For outlets and switches, measure the box location, transfer to the sheet, and cut with a drywall saw or rotozip. I measure from the nearest edge and from the floor, transfer those measurements, then cut slightly oversize. You can always trim but you can't add material back.

Corners and odd angles require more careful measurement. Measure multiple points and connect them. I use a T-square for long straight cuts and freehand for curves and angles.

Practice on scrap. Drywall is cheap. Getting comfortable with cutting before you're committed to real sheets saves frustration.

Common First-Timer Mistakes

Everything I did wrong and saw others do wrong:

Forcing sheets into tight spaces. If a sheet doesn't fit, trim it. Forcing breaks edges and creates problems. A 1/8 inch gap at a seam is fine and easier to tape than a crushed edge.

Not checking for square. Nothing in a house is perfectly square. Test fit before fastening. Mark where studs actually are, not where they're supposed to be.

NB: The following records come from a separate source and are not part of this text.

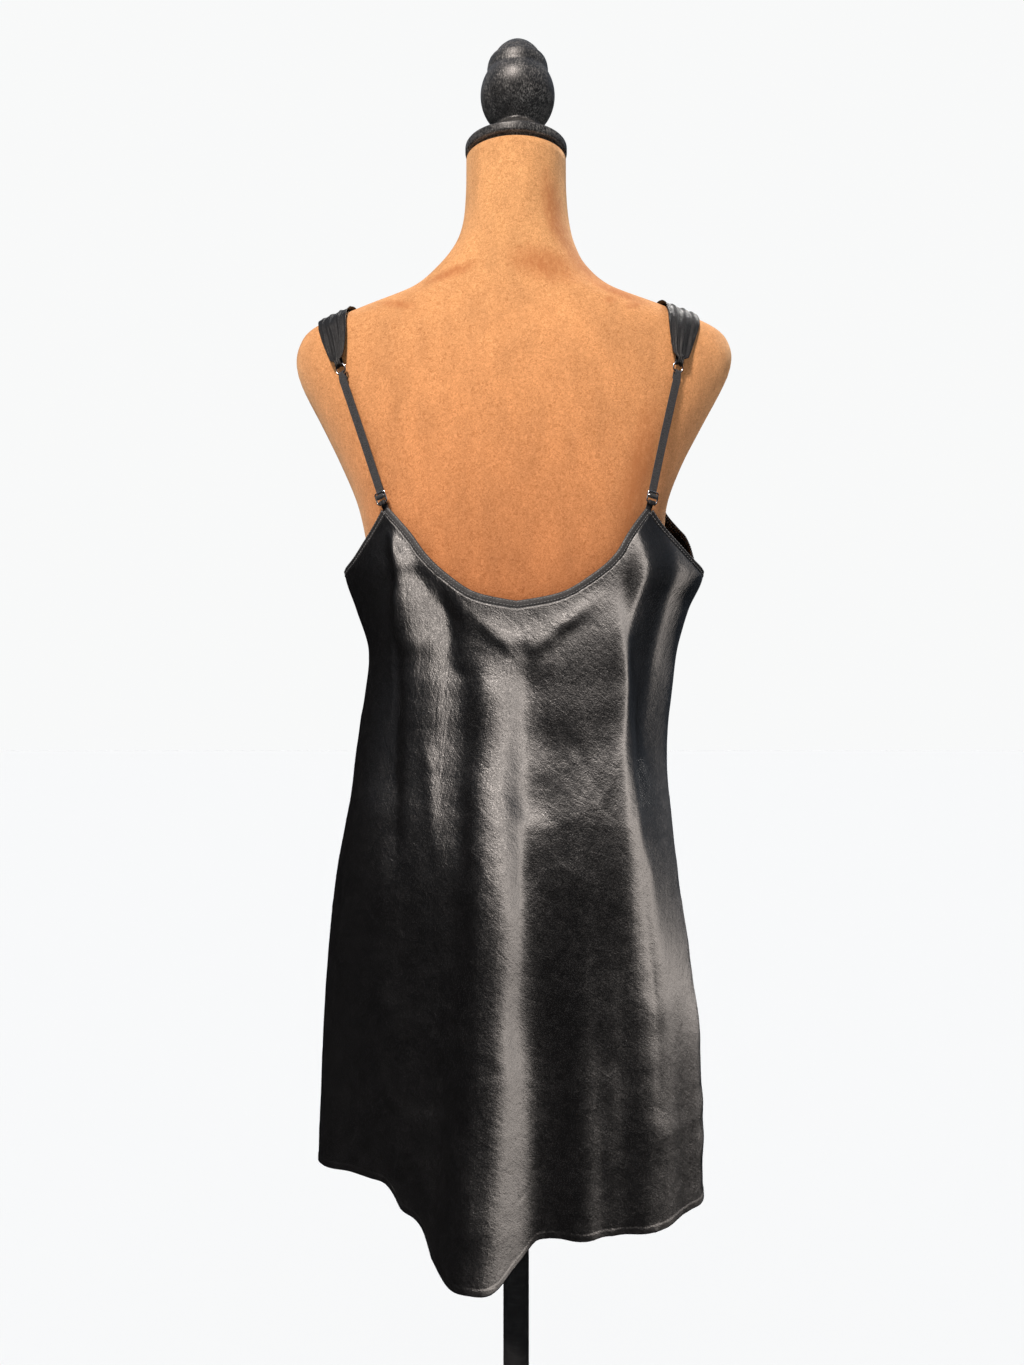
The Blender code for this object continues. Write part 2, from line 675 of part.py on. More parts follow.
def make_strap(strap, frame, form):
    """A gathered strap from its seat on the front panel, over the shoulder, to its fold round the ring."""
    shares = [k / STRAP_COLUMNS for k in range(STRAP_COLUMNS + 1)]
    seat_span = STRAP_SEAT_INNER - STRAP_SEAT_OUTER
    seat = []
    for share in shares:
        angle = (STRAP_SEAT_OUTER + seat_span * share) * strap.side
        seat.append(cloth_point(angle, top_edge(angle) + SEAT_GAP, -WALL / 2))
    radius = WIRE_RADIUS + HOOK_CLEARANCE * 1.6 + STRAP_THICK / 2
    wire = frame.ring + frame.up * RING_RADIUS
    fold = hook(wire, frame, radius, 0, -180)
    middle = (seat[0] + seat[-1]) / 2
    route = [middle]
    for across, along, height in (
        (strap.chest_across, 0.085, 1.265),
        ((strap.chest_across + strap.shoulder_across) / 2, 0.050, 1.325),
        (strap.shoulder_across, 0.0, 1.380),
        ((strap.ring_across * 2 + strap.shoulder_across) / 3, -0.055, 1.330),
    ):
        surface, normal, _, _ = form.find_nearest(Vector((across * strap.side, along, height)))
        route.append(surface + normal * STRAP_CLEARANCE)
    route.append(fold[0] + frame.up * 0.004)
    spine = along_curve(route, STRAP_ROWS)
    rows = [seat]
    for k in range(1, STRAP_ROWS):
        place = k / STRAP_ROWS
        way = (spine[k + 1] - spine[k - 1]).normalized()
        surface, normal, _, _ = form.find_nearest(spine[k])
        across = way.cross(normal).normalized()
        across *= -math.copysign(1.0, across.x * strap.side)
        width = smooth(STRAP_WIDTHS, place) * strap.spread
        sewn = max(0.0, 1 - place / 0.30) ** 2
        held = max(0.0, (place - 0.82) / 0.18) ** 2
        row = []
        for share, sewn_point in zip(shares, seat):
            free = spine[k] + across * width * (share - 0.5)
            surface, normal, _, _ = form.find_nearest(free)
            gather = STRAP_GATHER_DEPTH * math.sin(math.tau * STRAP_GATHERS * share)
            lying = surface + normal * (STRAP_CLEARANCE + gather)
            lifted = sewn_point + (spine[k] - middle)
            row.append(clear_of(form, lying.lerp(free, held).lerp(lifted, sewn)))
        rows.append(row)
    inward = frame.across * -math.copysign(1.0, frame.across.x * strap.side)
    fold = [fold[0] + frame.up * 0.004] + fold + [fold[-1] + frame.up * STRAP_TAIL]
    for point in fold:
        row = []
        for share in shares:
            across = STRAP_BUNCHED * (share - 0.5)
            row.append(point + inward * across - frame.up * ring_lift(across))
        rows.append(row)
    ribbon("strap_" + strap.name, rows, STRAP_THICK, "satin")


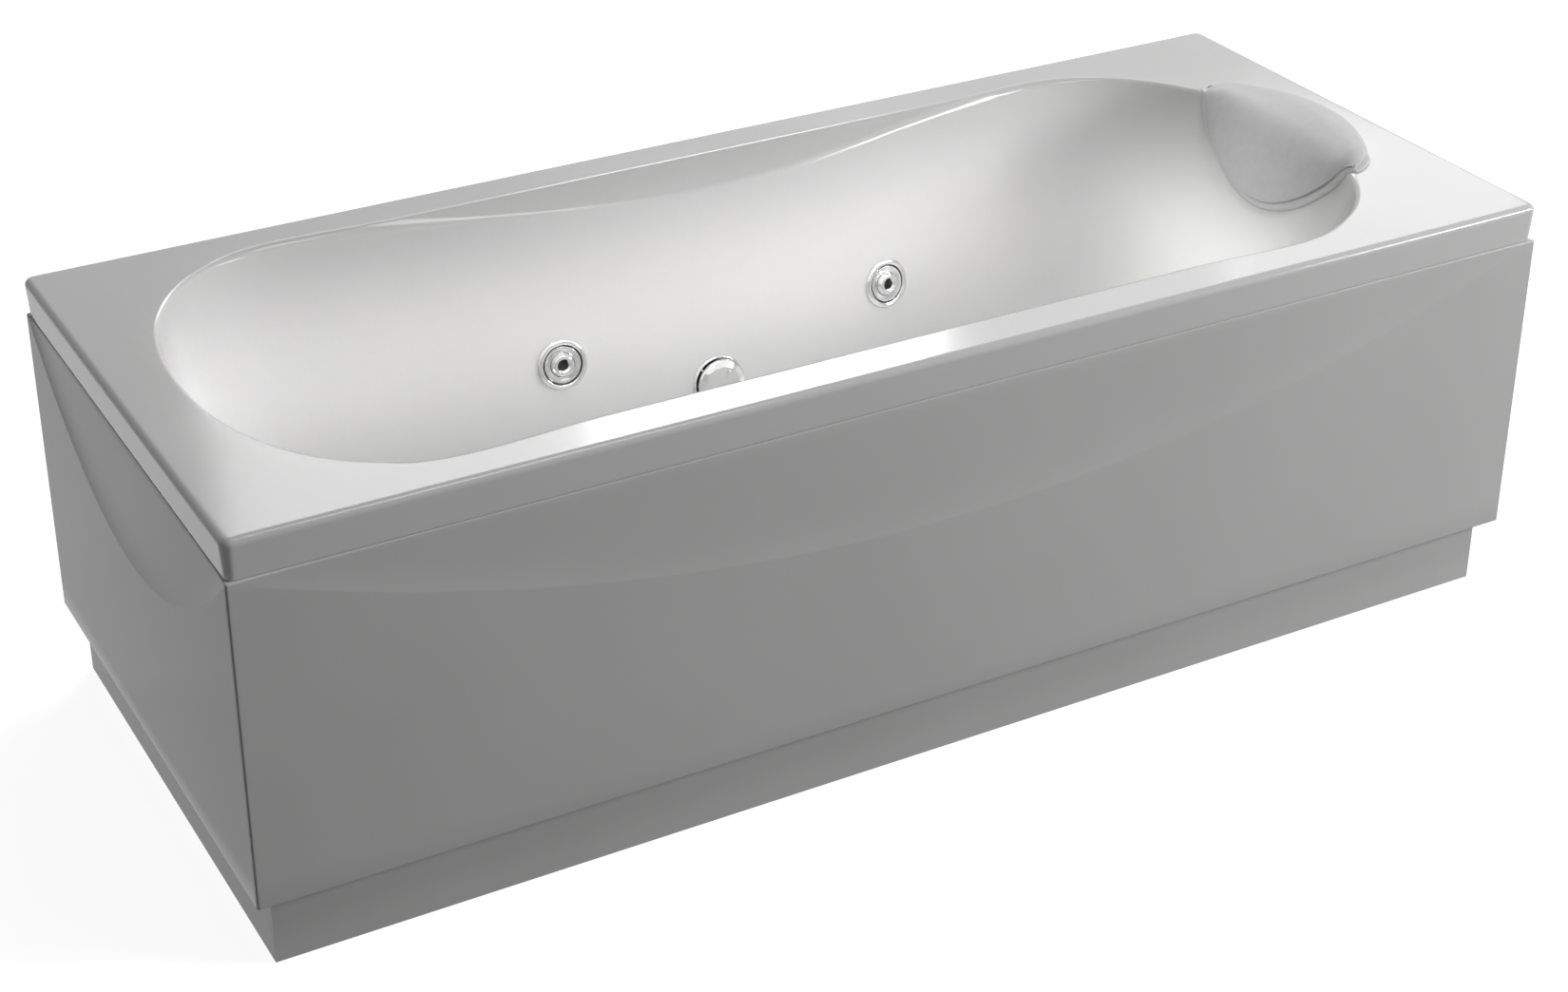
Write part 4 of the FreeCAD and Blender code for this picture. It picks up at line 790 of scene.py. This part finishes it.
def crowned(lines, sharpness=0.62):
    """Gives each line one even bulge between its ends, high enough to clear the line it replaces."""
    start, chord = lines[:, :1], lines[:, -1:] - lines[:, :1]
    length = np.linalg.norm(chord, axis=2, keepdims=True).clip(1e-6)
    share = ((lines - start) * chord).sum(2, keepdims=True) / length ** 2
    lift = lines - start - share * chord
    height = np.linalg.norm(lift, axis=2, keepdims=True)
    way = lift.sum(axis=1, keepdims=True)
    way = way / np.linalg.norm(way, axis=2, keepdims=True).clip(1e-6)
    even = (1 - np.cos(np.linspace(0, np.pi, lines.shape[1])))[None, :, None] / 2
    bulge = (4 * share * (1 - share)).clip(0.05, 1) ** sharpness
    peak = (height / bulge)[:, 3:-3].max(axis=1, keepdims=True)
    return start + even * chord + way * peak * (4 * even * (1 - even)) ** sharpness


def headrest_pad():
    """Crowned pad; its rolled edge stands a little off the back plate."""
    count, off_plate, roll, edge_t = 64, 0.4, 2.6, 3.0
    seat, normal, y, tip = rest_loops(REST_PAD_HALF, REST_BACK_X, REST_DROP - REST_BAND, count, 120)
    side = from_middle(count)
    reach = np.clip(1 - (y / REST_PAD_HALF) ** 2, 0, None)[:, None]
    under = REST_GAP + base_thickness(y) + off_plate + roll * side ** 12
    crown = edge_t + REST_THICK * reach ** 0.9
    thick = crown * (1 - side ** 2.2).clip(0) ** 0.55 * (0.1 + 0.9 * tip) + 0.1
    over = crowned(seat + normal * (under + thick)[..., None])
    return close_loops(seat + normal * under[..., None], over)


def build_headrest():
    for name, shape, material, node in (("headrest_back", headrest_back, PAD_BACK, "headrest_base"),
                                        ("headrest_pad", headrest_pad, PAD_SKIN, "headrest_cushion")):
        bm = bmesh.new()
        add_faces(bm, *shape())
        piece = make_object(name, finish_bmesh(bm, name), material, "headrest", [node], 60)


# ------------------------------------------------------------------ CAD nodes that stay
FINISHES = {
    SHADED_PANEL: ["front_plinth", "end_plinth"],
    BOARD: ["base_board"],
    ZINC: ["apron_clips", "apron_screws", "wall_brackets", "foot_nuts"]
          + [f"foot_{number}" for number in range(1, 7)],
    FRAME_PAINT: ["frame_rails", "cross_members", "uprights", "pump_plate"],
    PIPE: ["jet_bodies", "jet_nuts", "suction_body", "suction_nut", "air_valve_body", "button_body",
           "waste_body", "overflow_pipe", "drain_trap", "water_pipes", "suction_pipe"],
    CHROME: ["air_knob", "start_button", "waste_flange", "waste_plug", "overflow_body", "overflow_knob"],
    RUBBER: ["jet_gaskets", "suction_gasket", "pump_pads"],
    BLACK: ["pump_volute", "control_box", "cable_gland"],
    MOTOR: ["pump_motor"],
    STEEL: ["pump_rotor"],
    HOSE: ["air_pipes", "signal_tube"]}


def finish_nodes():
    """Gives the CAD nodes that stay visible their materials."""
    for finish, names in FINISHES.items():
        for name in names:
            for slot in nodes[name].material_slots:
                slot.material = finish


# ------------------------------------------------------------------ floor, world, lamps, camera
def for_view(tree, lighting, seen):
    """Mixes two shaders: the first lights the object, the second is what shows in the picture."""
    path = tree.nodes.new("ShaderNodeLightPath")
    shown = path.outputs["Is Camera Ray"]
    for ray in ("Is Glossy Ray", "Is Transmission Ray"):
        either = tree.nodes.new("ShaderNodeMath")
        either.operation = "MAXIMUM"
        tree.links.new(shown, either.inputs[0])
        tree.links.new(path.outputs[ray], either.inputs[1])
        shown = either.outputs[0]
    mix = tree.nodes.new("ShaderNodeMixShader")
    tree.links.new(shown, mix.inputs["Fac"])
    tree.links.new(lighting, mix.inputs[1])
    tree.links.new(seen, mix.inputs[2])
    return mix.outputs[0]


def build_floor(reach=30.0, bounce=0.15, seen=0.5, glow=0.9):
    """Floor that bounces little light, but shows nearly white and keeps the object's shadow."""
    mesh = bpy.data.meshes.new("floor")
    bm = bmesh.new()
    bmesh.ops.create_grid(bm, x_segments=8, y_segments=8, size=reach)
    bm.to_mesh(mesh)
    bm.free()
    material, tree, shader = new_material("studio floor")
    tree.nodes.remove(shader)
    lighting, shaded = [tree.nodes.new("ShaderNodeBsdfDiffuse") for _ in range(2)]
    lighting.inputs["Color"].default_value = (bounce, bounce, bounce, 1)
    shaded.inputs["Color"].default_value = (seen, seen, seen, 1)
    shine = tree.nodes.new("ShaderNodeEmission")
    shine.inputs["Strength"].default_value = glow
    both = tree.nodes.new("ShaderNodeAddShader")
    tree.links.new(shaded.outputs[0], both.inputs[0])
    tree.links.new(shine.outputs[0], both.inputs[1])
    out = tree.nodes["Material Output"]
    tree.links.new(for_view(tree, lighting.outputs[0], both.outputs[0]), out.inputs["Surface"])
    mesh.materials.append(material)
    add_object("floor", mesh)


def build_world(strength=0.09):
    """White surroundings that light the object at the given strength."""
    world = bpy.data.worlds.new("studio")
    bpy.context.scene.world = world
    world.use_nodes = True
    tree = world.node_tree
    lighting, seen = tree.nodes["Background"], tree.nodes.new("ShaderNodeBackground")
    for background, level in ((lighting, strength), (seen, 1.0)):
        background.inputs["Color"].default_value = (1, 1, 1, 1)
        background.inputs["Strength"].default_value = level
    out = tree.nodes["World Output"]
    tree.links.new(for_view(tree, lighting.outputs[0], seen.outputs[0]), out.inputs["Surface"])


# Area lamps: name, place, target, width and height, watts, width of the beam in degrees.
# The narrow beams light the basin's walls, and the cards are what the deck reflects.
ALL_ROUND, CARD_Y, CARD_Z = 180.0, 2.5, 2.3
LAMPS = [
    ("key", (0.95, -1.65, 4.53), (0, 0, 0.45), (1.4, 1.4), 33, ALL_ROUND),
    ("side", (3.37, -2.63, 1.84), (0, 0, 0.45), (1.4, 1.0), 84, ALL_ROUND),
    ("basin", (-0.40, 0, 2.91), (0.05, 0, 0.35), (0.2, 1.15), 0.8, 10.0),
    ("far wall", (-0.10, -2.04, 2.29), (-0.05, 0.26, 0.36), (1.2, 0.06), 0.22, 6.0),
    ("backrest", (-1.39, 0, 2.63), (0.62, 0, 0.40), (0.36, 0.06), 0.1, 6.0),
    ("foot end", (1.7, -0.3, 2.4), (-0.70, 0, 0.40), (0.30, 0.06), 0.25, 6.0)]
LAMPS += [(f"card {x}", (x, CARD_Y, CARD_Z), (aim_x, 0, 2.0), (0.9, 0.9), watts, ALL_ROUND)
          for x, aim_x, watts in ((0.45, 0.45, 9), (1.35, 1.2, 24), (2.25, 2.0, 4), (3.2, 2.6, 6))]


def add_lamp(name, place, target, size, watts, beam):
    lamp = bpy.data.lights.new(name, "AREA")
    lamp.shape = "RECTANGLE"
    lamp.size, lamp.size_y = size
    lamp.energy = watts
    lamp.spread = math.radians(beam)
    holder = add_object(name, lamp)
    turn = (Vector(target) - Vector(place)).to_track_quat("-Z", "Y").to_matrix().to_4x4()
    holder.matrix_world = Matrix.Translation(Vector(place)) @ turn


def build_camera():
    """The photograph's view, solved from the bath's straight edges."""
    place = (-1.54762, -2.72621, 1.97191)
    right, up = Vector((0.87764, -0.47931, -0.00151)), Vector((0.22116, 0.40216, 0.88846))
    camera = bpy.data.cameras.new("camera")
    camera.lens, camera.sensor_width = 65.67, 36.0
    camera.shift_x, camera.shift_y = 0.0184, -0.0753
    holder = add_object("camera", camera)
    turn = Matrix((right, up, right.cross(up))).transposed().to_4x4()
    holder.matrix_world = Matrix.Translation(place) @ turn
    bpy.context.scene.camera = holder


# ------------------------------------------------------------------ the scene
build_tub()
build_aprons()
build_jets()
build_suction()
build_headrest()
finish_nodes()
build_floor()
build_world()
for lamp_values in LAMPS:
    add_lamp(*lamp_values)
build_camera()
bpy.context.scene.view_settings.view_transform = "Standard"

Fastening edges before centers. Start screws in the field of the sheet to secure it to the framing, then work toward edges. Fastening edges first can buckle the sheet.

Overdoing corner bead. You don't need corner bead on every corner. Inside corners use tape. Corner bead is for outside corners only.

Skipping the stud finder. I hung an entire wall once with great confidence, only to realize I'd missed a stud entirely on one row. Had to go back and add fasteners.

Working Solo

Drywall is a two-person job that I regularly do alone. It's possible but requires technique and some equipment.

Drywall lift for ceilings. Non-negotiable for solo work. Even with the lift, ceiling work alone is slow and tiring.

Dead man braces. T-shaped supports made from 2x4s that hold a sheet in position while you fasten. Make them slightly longer than the height you're working with so they wedge tight.

Wall jacks. Like a lift but for walls. Less essential than ceiling lifts but helpful for large sheets.

Patience. Solo work takes longer. Accept that. Rushing leads to dropped sheets, damaged corners, and screws in the wrong places. I can hang a room alone in a day that would take two people half a day. That's the math.